His coach, Kevin Jackson, knows that - but nonetheless insists the 165-pound junior all-American from Urbandale is coming off the most stirring one-year turnaround in program history.
“He kind of gets upset that we keep saying (that),” Jackson said Thursday during the team's annual media day gathering.
Why?
“Well, because you have to start really low and go really high and nobody likes to start that low,” said Moreno, who went from four wins in 2011-12 to 30 triumphs last season while helping ISU return to national prominence. “It's more or less just something I'd like to forget. And I think that's why I did so well last year, because I could forget about it. And now it's like, ‘Hey, remember that crappy year you had? Well, you had a really good one.'”
Next planned step: Greatness.
And that goes for Moreno - who's ranked fourth at 165 by InterMat - and the rest of the preseason No. 8 Cyclones.
ISU returns a well-connected pair of all-Americans in Moreno and 197-pounder Kyven Gadson and three more qualifiers in Tanner Weatherman (174), Boaz Beard (184) and Luke Goettl, who has bumped up from 141 to 149.
Both Beard and Weatherman fell one win short of all-American honors last season and draw motivation from narrowly missing the podium.
“It's my last go-around,” said Beard, a senior who once spent a summer playing baseball - of all things - for Division II Emporia (Kan.) State. “I can almost taste it. I've been focused on that all summer and working hard, putting the work in. Now all I have to do is go out and grab it.”
That attitude exemplifies the sea change that took place in the program from 2011-12 to 2012-13.
The Cyclones failed to produce an all-American for the first time in school history at the 2012 NCAA Championships and finished 35th.
Moreno went 4-13 as his team struggled.
His dramatic improvement mirrored the larger one that emerged from the rest of the room.

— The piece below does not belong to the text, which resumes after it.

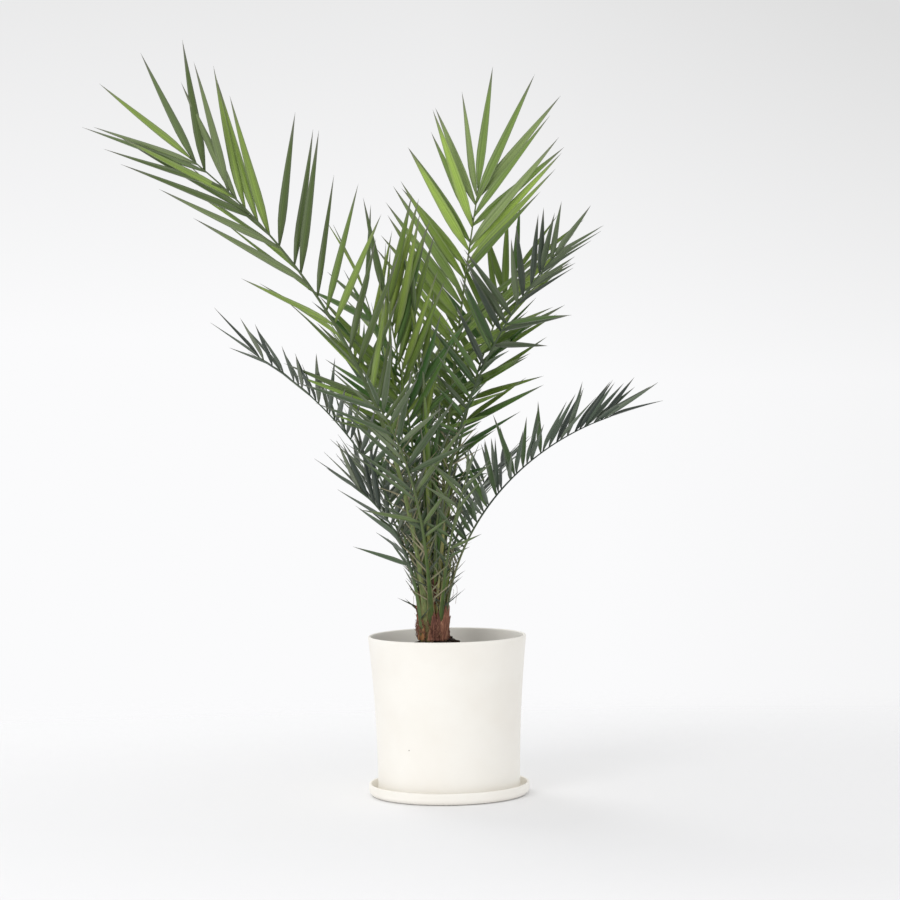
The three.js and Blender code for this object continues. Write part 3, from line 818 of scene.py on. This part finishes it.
def addSpines(bm, mould, frond):
    points = ribPoints(frond)
    seed = frond["seed"] + spines["seedShift"]
    count = int(frond["length"] * (frond["bare"] - spines["first"]) / spines["spacing"])
    for k in range(2 * count):
        strays = [strayed(spineStray, kind, seed, k) for kind in spineStray]
        place, opening, rise, longer, wider, bow, sweep = strays
        share = (k // 2 + 0.5 + place) / count
        s = mix(spines["first"], frond["bare"], share)
        along, side, up = frondFrame(frond, s)
        way = leafWay(along, side, up, sideSign(k), radians(spines["open"] + opening),
                      radians(frond["rise"] * share + rise))
        across = squareTo(way, along)
        length = mix(spines["short"], spines["long"], share) * (1 + longer)
        width = spines["width"] * (1 + wider)
        face = way.cross(across)
        shade = int(len(spineColours) * chance(seed, k + spines["shadeDraws"]))
        place = bladePlace(ribPoint(points, s), way, across, face, length, width, (bow, sweep, 0), spines)
        stamp(bm, mould, place, shade)


# Young leaves, still folded, stand as a tight bundle in the middle of the crown, with a collar at its foot
folded = dict(
    turn=40, longer=0.12, bow=0.05, sweep=0.05, twist=30, closing=0.7, base=0.6, full=0.35, late=0.5,
    tip=1.5, point=0.03,
)
bundle = dict(
    folded, seed=41, count=13, radius=15, low=48, length=(210, 470), width=(14, 23), lean=(8, 1), fold=52,
    colours=[(104, 132, 48), (88, 120, 42), (68, 102, 38), (122, 138, 62)],
)
collar = dict(
    folded, seed=51, count=26, radius=22, low=20, length=(110, 270), width=(11, 17), lean=(10, 3), fold=46,
    colours=[(146, 154, 76), (124, 142, 64), (160, 158, 94), (104, 126, 56)],
)
goldenAngle = 137.5


def foldedOutline(shape, y):
    late = max(0, (y - shape["late"]) / (1 - shape["late"]))
    root = mix(shape["base"], 1, smoothstep(y, 0, shape["full"]))
    return max(root * (1 - late ** shape["tip"]), shape["point"])


def makeBundle(name, group):
    bm = bmesh.new()
    mould = bpy.data.meshes["bladeMould"]
    seed = group["seed"]
    for i in range(group["count"]):
        outward, level = turnAxes(radians(goldenAngle * i + group["turn"] * chance(seed, i)))
        inner = (i + 0.5) / group["count"]
        lean = radians(mix(*group["lean"], inner))
        root = overStem(group["low"]) + outward * (group["radius"] * (1 - inner * group["closing"]))
        way = outward * sin(lean) + upright * cos(lean)
        face = way.cross(level)
        length = mix(*group["length"], inner) * (1 + group["longer"] * wobble(seed + 1, i))
        width = mix(*group["width"], chance(seed + 2, i))
        strays = [group[kind] * wobble(seed + 3 + j, i) for j, kind in enumerate(("bow", "sweep", "twist"))]
        place = bladePlace(root, way, level, face, length, width, strays, group, foldedOutline)
        stamp(bm, mould, place, i % len(group["colours"]))
    finishPiece(name, bm, leafMaterials(name, group["colours"]), ["spear"])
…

“We had this ‘boom' and especially came out strong at the end and so did I,” Moreno said. “So a lot of parallels.”
Major improvements, too.
Jackson - a two-time world champion and 1992 Olympic Gold medalist - said confidence returned and accountability rose.

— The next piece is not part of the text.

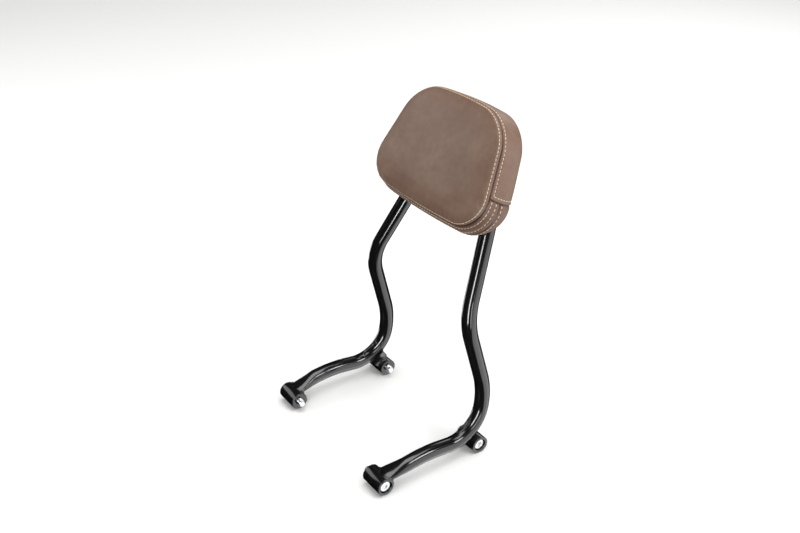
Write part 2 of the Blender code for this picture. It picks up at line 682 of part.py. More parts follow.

“You can see the change in mentality,” Jackson said. “You can feel the change in the way they carry themselves and you know that the expectations of themselves and their teammates is high. I think that's one of the bigger changes, too - that now we have athletes that have an expectation of their teammate that wasn't probably there two years ago.”

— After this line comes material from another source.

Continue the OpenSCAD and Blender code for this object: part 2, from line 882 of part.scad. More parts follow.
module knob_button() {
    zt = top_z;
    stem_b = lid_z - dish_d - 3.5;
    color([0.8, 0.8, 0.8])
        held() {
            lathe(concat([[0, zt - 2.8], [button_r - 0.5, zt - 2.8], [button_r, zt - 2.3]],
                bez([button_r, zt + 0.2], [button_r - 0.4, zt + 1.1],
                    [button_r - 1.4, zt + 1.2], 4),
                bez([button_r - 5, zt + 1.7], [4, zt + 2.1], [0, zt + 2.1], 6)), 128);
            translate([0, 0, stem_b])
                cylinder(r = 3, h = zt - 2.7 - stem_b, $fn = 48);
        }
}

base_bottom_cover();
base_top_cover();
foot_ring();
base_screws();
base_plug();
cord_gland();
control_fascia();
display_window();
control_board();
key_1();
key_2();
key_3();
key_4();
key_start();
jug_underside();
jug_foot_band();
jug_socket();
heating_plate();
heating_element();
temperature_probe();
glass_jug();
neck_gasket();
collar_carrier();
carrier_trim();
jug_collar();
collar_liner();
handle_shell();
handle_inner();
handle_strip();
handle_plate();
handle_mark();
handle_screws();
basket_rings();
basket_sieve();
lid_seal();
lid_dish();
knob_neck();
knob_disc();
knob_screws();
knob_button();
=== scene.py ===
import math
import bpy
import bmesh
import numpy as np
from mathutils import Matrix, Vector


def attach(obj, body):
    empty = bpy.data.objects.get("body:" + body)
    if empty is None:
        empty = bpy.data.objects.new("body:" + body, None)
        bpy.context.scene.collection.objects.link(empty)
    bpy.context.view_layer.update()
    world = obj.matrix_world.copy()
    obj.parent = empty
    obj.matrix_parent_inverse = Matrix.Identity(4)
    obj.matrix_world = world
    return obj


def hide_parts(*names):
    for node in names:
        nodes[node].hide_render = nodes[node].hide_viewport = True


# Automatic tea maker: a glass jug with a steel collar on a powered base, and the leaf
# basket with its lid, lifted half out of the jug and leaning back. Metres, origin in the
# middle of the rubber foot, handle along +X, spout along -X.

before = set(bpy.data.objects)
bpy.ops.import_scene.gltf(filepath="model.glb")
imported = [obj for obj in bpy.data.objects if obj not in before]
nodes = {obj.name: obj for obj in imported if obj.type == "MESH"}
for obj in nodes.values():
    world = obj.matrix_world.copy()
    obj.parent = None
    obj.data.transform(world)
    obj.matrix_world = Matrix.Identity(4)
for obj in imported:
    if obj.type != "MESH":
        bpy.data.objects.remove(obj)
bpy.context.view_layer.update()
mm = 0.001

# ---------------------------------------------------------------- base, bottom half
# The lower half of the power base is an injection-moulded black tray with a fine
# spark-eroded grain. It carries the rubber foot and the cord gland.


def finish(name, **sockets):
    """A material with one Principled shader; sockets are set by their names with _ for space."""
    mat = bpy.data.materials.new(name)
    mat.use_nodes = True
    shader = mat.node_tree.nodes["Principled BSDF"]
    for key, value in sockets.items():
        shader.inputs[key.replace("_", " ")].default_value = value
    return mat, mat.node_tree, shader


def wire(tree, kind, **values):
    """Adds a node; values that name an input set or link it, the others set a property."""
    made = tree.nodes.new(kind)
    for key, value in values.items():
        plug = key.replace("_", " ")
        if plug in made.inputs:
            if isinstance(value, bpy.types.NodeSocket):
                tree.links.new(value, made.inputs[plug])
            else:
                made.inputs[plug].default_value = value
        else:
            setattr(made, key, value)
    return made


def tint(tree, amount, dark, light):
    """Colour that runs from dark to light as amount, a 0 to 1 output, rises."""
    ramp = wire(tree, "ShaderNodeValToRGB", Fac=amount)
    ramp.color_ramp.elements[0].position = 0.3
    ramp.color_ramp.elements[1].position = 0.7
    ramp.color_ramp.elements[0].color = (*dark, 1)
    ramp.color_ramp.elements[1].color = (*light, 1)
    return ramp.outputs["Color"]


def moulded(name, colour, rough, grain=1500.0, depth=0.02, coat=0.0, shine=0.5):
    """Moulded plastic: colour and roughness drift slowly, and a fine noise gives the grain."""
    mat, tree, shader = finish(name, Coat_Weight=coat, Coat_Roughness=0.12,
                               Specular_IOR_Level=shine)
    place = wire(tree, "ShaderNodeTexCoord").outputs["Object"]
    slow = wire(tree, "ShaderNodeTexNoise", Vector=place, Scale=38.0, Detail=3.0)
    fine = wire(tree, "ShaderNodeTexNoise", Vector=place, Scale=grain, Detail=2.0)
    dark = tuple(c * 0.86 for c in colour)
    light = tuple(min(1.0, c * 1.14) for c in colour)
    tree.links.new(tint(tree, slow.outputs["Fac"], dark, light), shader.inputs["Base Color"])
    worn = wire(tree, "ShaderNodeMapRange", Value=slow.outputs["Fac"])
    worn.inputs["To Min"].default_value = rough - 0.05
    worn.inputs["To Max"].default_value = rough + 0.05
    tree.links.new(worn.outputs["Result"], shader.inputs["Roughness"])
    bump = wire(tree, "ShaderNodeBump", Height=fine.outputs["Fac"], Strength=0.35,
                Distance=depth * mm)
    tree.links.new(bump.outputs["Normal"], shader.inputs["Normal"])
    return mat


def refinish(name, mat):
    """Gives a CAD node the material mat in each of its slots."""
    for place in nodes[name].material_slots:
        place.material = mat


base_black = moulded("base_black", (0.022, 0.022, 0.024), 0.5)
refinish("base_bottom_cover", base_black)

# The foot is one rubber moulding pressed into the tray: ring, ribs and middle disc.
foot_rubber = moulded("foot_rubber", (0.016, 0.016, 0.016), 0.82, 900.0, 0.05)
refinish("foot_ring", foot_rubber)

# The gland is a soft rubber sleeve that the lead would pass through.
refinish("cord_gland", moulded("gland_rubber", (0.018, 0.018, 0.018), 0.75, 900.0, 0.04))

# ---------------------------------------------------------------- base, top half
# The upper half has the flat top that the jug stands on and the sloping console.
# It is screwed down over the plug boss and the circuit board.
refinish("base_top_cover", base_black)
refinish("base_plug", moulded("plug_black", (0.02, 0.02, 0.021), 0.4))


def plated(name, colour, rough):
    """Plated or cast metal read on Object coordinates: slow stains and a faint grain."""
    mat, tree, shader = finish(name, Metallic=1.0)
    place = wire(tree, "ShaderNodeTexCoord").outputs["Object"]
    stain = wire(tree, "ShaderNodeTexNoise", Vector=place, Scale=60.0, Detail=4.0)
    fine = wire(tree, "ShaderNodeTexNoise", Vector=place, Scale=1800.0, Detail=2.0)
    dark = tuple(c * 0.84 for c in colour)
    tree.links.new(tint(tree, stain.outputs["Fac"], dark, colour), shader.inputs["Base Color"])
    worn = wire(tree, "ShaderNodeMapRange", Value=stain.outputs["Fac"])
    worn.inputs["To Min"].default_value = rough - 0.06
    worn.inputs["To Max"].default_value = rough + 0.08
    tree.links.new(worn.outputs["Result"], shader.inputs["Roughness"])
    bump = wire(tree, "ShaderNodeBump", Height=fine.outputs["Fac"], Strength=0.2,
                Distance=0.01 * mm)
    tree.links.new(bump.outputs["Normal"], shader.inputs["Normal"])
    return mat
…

Case in point: The call out.
Gadson, who's ranked third a his weight, said Moreno did just that when the former seemed to be going through the motions a couple times during preseason workouts.
“If anybody sees someone slacking, we need to call them out, whether it's a freshman calling out a senior or a senior calling out a sophomore,” said Gadson, who won all 15 of his dual matches last season and dealt with the death of his father, Willie,a two-time ISU all-American. “It's just one of those things as a team you need if you want to be great. So I definitely thank Mike for that.”
From down-and-out to calling out.
That's quite a turn-a-you-know-what - one's that still pointed upward.
“In kind-of ironic fashion, it would just be nice to win a national title,” Moreno said. “And then and only then is it OK to look back and go, ‘Just two years ago, Moreno only won four matches. Now he's the national champ.' That's when it's OK.”
Iowa State's Michael Moreno celebrates his victory over Taylor Massa of Michigan in a 165 pound wrestleback at the 2013 NCAA Division I Wrestling Championships at Wells Fargo Arena in Des Moines on Friday, March 22, 2013. He will wrestle Penn State's David Taylor at the 48th Annual NWCA All-Star Classic in Fairfax, Va. (Cliff Jette/The Gazette-KCRG TV9)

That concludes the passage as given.